## What you are asked to do
Check each line for the word "objects" and give how many have it. Say nothing else.

## Data lines

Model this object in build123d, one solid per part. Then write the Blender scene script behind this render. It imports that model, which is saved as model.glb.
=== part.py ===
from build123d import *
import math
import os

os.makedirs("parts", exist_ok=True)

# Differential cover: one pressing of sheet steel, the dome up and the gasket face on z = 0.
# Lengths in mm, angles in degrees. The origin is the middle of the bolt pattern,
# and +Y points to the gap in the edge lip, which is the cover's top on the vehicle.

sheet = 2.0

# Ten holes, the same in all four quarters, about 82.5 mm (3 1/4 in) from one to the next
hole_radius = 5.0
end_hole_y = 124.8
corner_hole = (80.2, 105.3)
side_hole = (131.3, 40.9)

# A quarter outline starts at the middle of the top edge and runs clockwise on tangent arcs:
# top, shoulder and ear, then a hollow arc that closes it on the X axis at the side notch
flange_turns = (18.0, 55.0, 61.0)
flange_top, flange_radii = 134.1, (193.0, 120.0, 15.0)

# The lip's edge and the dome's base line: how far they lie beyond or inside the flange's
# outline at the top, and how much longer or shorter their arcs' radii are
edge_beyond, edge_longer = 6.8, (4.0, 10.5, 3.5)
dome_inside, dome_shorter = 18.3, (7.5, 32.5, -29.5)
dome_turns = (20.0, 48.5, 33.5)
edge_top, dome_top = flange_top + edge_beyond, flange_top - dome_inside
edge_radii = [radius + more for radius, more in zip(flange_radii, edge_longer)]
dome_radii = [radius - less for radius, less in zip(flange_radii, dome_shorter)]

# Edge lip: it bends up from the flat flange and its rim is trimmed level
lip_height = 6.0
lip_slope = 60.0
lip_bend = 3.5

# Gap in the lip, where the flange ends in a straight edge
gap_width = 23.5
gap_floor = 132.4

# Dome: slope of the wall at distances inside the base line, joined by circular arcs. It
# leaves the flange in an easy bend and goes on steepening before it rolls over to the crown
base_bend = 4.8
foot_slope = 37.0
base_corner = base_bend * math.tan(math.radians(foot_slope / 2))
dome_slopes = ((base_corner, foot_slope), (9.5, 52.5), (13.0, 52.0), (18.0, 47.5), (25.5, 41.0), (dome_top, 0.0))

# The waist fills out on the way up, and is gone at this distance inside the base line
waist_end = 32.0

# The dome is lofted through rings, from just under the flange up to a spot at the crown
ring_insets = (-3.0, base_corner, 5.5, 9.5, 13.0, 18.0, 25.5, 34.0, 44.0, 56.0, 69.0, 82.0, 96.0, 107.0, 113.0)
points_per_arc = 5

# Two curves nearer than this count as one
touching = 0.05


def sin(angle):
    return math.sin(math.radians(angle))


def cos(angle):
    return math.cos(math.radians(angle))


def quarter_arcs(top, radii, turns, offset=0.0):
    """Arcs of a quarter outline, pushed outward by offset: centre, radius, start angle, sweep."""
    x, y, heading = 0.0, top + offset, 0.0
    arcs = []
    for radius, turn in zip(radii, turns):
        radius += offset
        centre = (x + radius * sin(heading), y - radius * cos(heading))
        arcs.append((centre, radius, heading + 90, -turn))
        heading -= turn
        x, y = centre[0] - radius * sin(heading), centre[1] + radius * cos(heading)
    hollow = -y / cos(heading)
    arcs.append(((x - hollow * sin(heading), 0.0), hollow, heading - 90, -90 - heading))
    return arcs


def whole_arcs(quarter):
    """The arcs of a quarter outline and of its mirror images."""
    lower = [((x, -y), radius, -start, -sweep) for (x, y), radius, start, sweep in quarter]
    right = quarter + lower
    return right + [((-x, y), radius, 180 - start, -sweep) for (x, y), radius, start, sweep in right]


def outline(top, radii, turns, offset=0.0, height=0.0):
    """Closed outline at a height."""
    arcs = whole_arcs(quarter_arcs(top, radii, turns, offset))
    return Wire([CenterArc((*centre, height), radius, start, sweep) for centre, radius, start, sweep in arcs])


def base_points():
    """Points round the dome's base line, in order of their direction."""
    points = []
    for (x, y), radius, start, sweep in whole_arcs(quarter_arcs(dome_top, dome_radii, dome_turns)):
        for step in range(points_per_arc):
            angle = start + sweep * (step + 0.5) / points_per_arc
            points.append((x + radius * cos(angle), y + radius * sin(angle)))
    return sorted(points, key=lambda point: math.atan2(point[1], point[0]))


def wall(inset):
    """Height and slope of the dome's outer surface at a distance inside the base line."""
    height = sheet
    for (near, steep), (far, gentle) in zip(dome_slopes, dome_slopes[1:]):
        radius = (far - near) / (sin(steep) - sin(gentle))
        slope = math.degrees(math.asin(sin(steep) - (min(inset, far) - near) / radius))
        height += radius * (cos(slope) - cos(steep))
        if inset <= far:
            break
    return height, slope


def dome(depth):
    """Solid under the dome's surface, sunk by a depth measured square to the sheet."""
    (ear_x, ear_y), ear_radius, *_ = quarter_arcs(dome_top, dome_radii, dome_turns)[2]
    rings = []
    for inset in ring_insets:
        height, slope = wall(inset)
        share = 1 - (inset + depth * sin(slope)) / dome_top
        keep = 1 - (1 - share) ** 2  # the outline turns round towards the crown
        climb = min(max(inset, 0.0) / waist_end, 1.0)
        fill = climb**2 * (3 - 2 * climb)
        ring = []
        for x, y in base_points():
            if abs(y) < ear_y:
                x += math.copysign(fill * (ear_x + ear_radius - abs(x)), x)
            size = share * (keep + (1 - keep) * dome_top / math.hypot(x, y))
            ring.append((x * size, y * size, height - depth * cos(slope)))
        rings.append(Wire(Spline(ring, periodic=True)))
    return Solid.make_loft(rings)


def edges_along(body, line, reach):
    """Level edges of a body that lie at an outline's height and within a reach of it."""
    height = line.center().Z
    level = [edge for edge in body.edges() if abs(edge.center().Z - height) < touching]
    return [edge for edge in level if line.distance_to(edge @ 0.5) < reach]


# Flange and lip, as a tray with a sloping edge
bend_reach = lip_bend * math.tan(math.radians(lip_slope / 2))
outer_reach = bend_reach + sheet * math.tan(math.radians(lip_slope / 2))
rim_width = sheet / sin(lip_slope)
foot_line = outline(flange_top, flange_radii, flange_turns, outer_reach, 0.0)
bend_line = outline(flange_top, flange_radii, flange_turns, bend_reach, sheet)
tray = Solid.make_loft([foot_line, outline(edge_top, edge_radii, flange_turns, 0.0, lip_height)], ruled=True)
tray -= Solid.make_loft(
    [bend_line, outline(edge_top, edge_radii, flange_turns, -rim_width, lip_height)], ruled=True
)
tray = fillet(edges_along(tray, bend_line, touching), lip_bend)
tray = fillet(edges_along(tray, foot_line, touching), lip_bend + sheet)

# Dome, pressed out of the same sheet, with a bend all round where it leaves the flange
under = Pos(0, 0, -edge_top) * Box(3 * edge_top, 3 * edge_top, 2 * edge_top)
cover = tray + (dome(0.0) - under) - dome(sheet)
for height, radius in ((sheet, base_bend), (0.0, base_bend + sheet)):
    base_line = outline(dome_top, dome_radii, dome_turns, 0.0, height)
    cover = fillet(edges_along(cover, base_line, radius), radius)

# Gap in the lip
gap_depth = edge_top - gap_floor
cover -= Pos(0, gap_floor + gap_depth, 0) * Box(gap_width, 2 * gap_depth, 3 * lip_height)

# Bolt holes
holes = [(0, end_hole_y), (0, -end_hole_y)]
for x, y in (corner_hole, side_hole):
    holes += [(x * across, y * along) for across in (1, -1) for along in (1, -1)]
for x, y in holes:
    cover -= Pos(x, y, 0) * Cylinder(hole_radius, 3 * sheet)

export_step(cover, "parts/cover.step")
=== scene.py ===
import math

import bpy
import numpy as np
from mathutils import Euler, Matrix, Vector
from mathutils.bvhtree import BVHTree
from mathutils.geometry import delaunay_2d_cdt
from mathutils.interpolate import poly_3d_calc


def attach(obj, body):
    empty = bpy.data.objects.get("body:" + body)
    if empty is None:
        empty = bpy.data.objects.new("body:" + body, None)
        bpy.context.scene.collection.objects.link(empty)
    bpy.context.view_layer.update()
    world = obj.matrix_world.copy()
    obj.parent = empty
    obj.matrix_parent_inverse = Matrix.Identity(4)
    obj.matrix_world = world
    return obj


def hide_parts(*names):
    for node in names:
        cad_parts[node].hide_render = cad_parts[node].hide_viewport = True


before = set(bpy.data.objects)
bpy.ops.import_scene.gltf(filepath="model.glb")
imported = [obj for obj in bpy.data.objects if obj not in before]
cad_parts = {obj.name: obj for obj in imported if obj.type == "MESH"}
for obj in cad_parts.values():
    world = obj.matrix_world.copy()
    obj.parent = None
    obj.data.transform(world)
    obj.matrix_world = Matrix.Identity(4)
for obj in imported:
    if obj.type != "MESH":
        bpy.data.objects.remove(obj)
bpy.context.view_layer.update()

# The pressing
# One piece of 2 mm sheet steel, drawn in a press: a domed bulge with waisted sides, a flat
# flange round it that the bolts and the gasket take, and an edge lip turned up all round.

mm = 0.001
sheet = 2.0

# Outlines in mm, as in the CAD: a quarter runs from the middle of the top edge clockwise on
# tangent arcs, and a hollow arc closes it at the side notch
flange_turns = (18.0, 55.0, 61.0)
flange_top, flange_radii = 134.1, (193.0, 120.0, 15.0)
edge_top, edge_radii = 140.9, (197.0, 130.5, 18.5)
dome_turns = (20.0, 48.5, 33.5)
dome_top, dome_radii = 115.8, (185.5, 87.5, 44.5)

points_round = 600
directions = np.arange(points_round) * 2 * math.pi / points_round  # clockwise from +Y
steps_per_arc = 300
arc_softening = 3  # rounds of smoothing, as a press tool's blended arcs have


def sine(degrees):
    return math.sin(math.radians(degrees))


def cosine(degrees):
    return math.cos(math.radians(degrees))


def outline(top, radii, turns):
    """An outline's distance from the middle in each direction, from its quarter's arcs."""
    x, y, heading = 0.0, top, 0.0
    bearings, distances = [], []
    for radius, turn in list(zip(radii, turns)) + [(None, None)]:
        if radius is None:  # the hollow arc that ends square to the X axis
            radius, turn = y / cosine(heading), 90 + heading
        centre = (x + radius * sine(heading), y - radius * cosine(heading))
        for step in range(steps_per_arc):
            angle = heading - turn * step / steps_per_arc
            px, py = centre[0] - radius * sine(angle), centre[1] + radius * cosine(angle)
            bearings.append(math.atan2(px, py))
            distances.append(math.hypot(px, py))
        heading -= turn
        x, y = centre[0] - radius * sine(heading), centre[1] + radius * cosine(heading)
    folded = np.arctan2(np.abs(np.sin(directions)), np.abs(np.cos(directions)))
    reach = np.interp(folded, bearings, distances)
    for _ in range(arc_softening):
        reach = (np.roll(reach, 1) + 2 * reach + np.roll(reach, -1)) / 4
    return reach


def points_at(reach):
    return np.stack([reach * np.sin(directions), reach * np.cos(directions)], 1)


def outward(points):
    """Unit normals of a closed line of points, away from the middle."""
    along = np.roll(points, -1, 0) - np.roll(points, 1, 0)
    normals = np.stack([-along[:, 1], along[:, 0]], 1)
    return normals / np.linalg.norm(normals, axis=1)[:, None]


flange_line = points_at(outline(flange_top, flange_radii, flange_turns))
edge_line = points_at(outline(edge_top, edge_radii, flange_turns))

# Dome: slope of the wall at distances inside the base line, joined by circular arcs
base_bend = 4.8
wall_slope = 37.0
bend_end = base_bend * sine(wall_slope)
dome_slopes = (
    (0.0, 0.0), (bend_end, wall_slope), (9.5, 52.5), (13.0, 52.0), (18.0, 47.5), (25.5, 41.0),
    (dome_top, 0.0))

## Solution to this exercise
6